Cake is confident and optimistic towards others. Madeline Martin and Roz Ryan’s chemistry is not a step out of place in their returning roles as the titular duo. As their trek with Simon progresses, having a budding Bill and Ted meets Back to the Future type flair, each 22-minute continuous event affects their mood and lingers about. Also, the limited-series structure benefits their character-driven attitude. They’re distinctively detailed.
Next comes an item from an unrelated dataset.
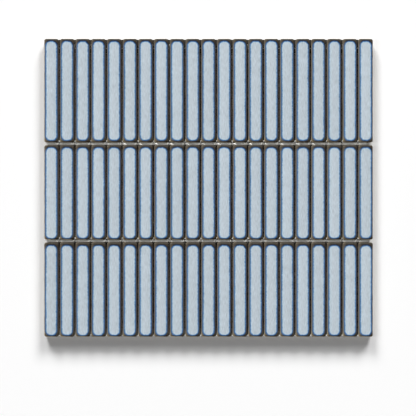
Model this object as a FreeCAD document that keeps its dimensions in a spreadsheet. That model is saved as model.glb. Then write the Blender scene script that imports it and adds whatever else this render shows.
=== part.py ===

Fionna and Cake is far from the best entry point for newcomers. It requires one to either have a ton of prior knowledge from the mainline series obtained or do extensive homework to fully grasp the context of the universes that had a previous focus. The Farmworld universe, for example, returns and continues a canonical thread. Or a universe that remixes the events of Simon and Marcy’s relationship/the Stakes miniseries, the open lines from the mainline series get focus – and in a powerful juxtapositional story with characters from Fionna’s world. Even when it sometimes attempts to summarize previous events, the rabbit hole full of lore is so far down that one will have to jump back and forth by default. Though it isn’t kind to newcomers, it’s still entertaining for a general or mature audience.
Admittedly, the multiverse plot arrives at the least opportune time, with Spider-Verse, The Flash, and Everything Everywhere All at Once recently running rampant. Sometimes, ho-hum beats of the same ol’ wibbly wobbly timey-wimey exposition on multiverse functionality hits. Eventually, when Fionna, Cake, and Simon are thrown across the multiverse, learning bits and pieces about themselves and their characters in each jump, the nuanced writing and heartfelt storytelling burst itself as the most refined Adventure Time adventure yet.
Cleverly using the multiverse concept as a dissection tool for its characters and under a well-tuned mature lens, Fionna and Cake boldly take the Adventure Time saga in a fresh direction. Reinventing the series for its now adult audience, the veteran writers and talented voice cast, doing some of the best work in their careers yet, all pour their souls to make this expansion tale burn ever so brightly.